>> Start Data lines
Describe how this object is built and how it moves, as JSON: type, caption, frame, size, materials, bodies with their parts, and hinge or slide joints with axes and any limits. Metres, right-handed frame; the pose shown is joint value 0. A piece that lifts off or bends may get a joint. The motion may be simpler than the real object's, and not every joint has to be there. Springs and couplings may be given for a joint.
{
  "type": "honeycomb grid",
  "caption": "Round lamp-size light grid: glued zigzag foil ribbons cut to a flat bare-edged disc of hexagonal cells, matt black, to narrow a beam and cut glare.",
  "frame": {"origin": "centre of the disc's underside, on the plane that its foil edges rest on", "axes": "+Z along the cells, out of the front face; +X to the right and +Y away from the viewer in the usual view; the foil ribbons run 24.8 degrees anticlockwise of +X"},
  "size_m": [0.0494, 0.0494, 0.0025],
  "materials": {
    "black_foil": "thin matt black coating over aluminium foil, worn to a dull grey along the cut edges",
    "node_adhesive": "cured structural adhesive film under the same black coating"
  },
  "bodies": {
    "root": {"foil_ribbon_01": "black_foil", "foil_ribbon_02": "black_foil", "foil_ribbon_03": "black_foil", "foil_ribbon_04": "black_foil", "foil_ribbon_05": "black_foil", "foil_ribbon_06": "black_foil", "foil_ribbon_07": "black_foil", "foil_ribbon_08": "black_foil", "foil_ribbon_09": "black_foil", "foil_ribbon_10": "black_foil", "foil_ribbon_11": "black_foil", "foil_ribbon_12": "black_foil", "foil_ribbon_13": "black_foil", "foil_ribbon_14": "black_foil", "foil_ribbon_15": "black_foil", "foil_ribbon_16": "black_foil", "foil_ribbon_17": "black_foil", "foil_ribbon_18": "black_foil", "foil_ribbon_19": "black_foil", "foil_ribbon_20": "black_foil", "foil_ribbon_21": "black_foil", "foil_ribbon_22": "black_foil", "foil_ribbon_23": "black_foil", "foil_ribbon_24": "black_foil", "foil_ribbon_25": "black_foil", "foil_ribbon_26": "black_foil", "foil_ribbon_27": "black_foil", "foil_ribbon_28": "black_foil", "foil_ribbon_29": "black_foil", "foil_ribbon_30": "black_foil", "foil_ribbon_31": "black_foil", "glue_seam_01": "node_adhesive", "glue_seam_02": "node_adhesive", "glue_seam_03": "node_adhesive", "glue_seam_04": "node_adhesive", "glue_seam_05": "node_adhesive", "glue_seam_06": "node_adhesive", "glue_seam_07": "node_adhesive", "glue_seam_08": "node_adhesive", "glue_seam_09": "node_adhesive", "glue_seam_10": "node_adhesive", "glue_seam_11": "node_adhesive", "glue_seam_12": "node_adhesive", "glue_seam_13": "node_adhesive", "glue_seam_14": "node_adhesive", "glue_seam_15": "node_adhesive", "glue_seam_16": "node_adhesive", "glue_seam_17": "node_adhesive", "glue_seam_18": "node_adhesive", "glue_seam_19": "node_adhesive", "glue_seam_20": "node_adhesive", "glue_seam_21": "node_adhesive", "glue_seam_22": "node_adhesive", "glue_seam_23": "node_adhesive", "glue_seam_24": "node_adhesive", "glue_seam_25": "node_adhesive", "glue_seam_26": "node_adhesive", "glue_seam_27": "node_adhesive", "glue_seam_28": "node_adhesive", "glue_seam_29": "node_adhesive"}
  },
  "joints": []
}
>> End Data lines
§ **Short exercise**:
From the first line to the last, retype the data exactly.

§ **Task response**:
Describe how this object is built and how it moves, as JSON: type, caption, frame, size, materials, bodies with their parts, and hinge or slide joints with axes and any limits. Metres, right-handed frame; the pose shown is joint value 0. A piece that lifts off or bends may get a joint. The motion may be simpler than the real object's, and not every joint has to be there. Springs and couplings may be given for a joint.
{
  "type": "honeycomb grid",
  "caption": "Round lamp-size light grid: glued zigzag foil ribbons cut to a flat bare-edged disc of hexagonal cells, matt black, to narrow a beam and cut glare.",
  "frame": {"origin": "centre of the disc's underside, on the plane that its foil edges rest on", "axes": "+Z along the cells, out of the front face; +X to the right and +Y away from the viewer in the usual view; the foil ribbons run 24.8 degrees anticlockwise of +X"},
  "size_m": [0.0494, 0.0494, 0.0025],
  "materials": {
    "black_foil": "thin matt black coating over aluminium foil, worn to a dull grey along the cut edges",
    "node_adhesive": "cured structural adhesive film under the same black coating"
  },
  "bodies": {
    "root": {"foil_ribbon_01": "black_foil", "foil_ribbon_02": "black_foil", "foil_ribbon_03": "black_foil", "foil_ribbon_04": "black_foil", "foil_ribbon_05": "black_foil", "foil_ribbon_06": "black_foil", "foil_ribbon_07": "black_foil", "foil_ribbon_08": "black_foil", "foil_ribbon_09": "black_foil", "foil_ribbon_10": "black_foil", "foil_ribbon_11": "black_foil", "foil_ribbon_12": "black_foil", "foil_ribbon_13": "black_foil", "foil_ribbon_14": "black_foil", "foil_ribbon_15": "black_foil", "foil_ribbon_16": "black_foil", "foil_ribbon_17": "black_foil", "foil_ribbon_18": "black_foil", "foil_ribbon_19": "black_foil", "foil_ribbon_20": "black_foil", "foil_ribbon_21": "black_foil", "foil_ribbon_22": "black_foil", "foil_ribbon_23": "black_foil", "foil_ribbon_24": "black_foil", "foil_ribbon_25": "black_foil", "foil_ribbon_26": "black_foil", "foil_ribbon_27": "black_foil", "foil_ribbon_28": "black_foil", "foil_ribbon_29": "black_foil", "foil_ribbon_30": "black_foil", "foil_ribbon_31": "black_foil", "glue_seam_01": "node_adhesive", "glue_seam_02": "node_adhesive", "glue_seam_03": "node_adhesive", "glue_seam_04": "node_adhesive", "glue_seam_05": "node_adhesive", "glue_seam_06": "node_adhesive", "glue_seam_07": "node_adhesive", "glue_seam_08": "node_adhesive", "glue_seam_09": "node_adhesive", "glue_seam_10": "node_adhesive", "glue_seam_11": "node_adhesive", "glue_seam_12": "node_adhesive", "glue_seam_13": "node_adhesive", "glue_seam_14": "node_adhesive", "glue_seam_15": "node_adhesive", "glue_seam_16": "node_adhesive", "glue_seam_17": "node_adhesive", "glue_seam_18": "node_adhesive", "glue_seam_19": "node_adhesive", "glue_seam_20": "node_adhesive", "glue_seam_21": "node_adhesive", "glue_seam_22": "node_adhesive", "glue_seam_23": "node_adhesive", "glue_seam_24": "node_adhesive", "glue_seam_25": "node_adhesive", "glue_seam_26": "node_adhesive", "glue_seam_27": "node_adhesive", "glue_seam_28": "node_adhesive", "glue_seam_29": "node_adhesive"}
  },
  "joints": []
}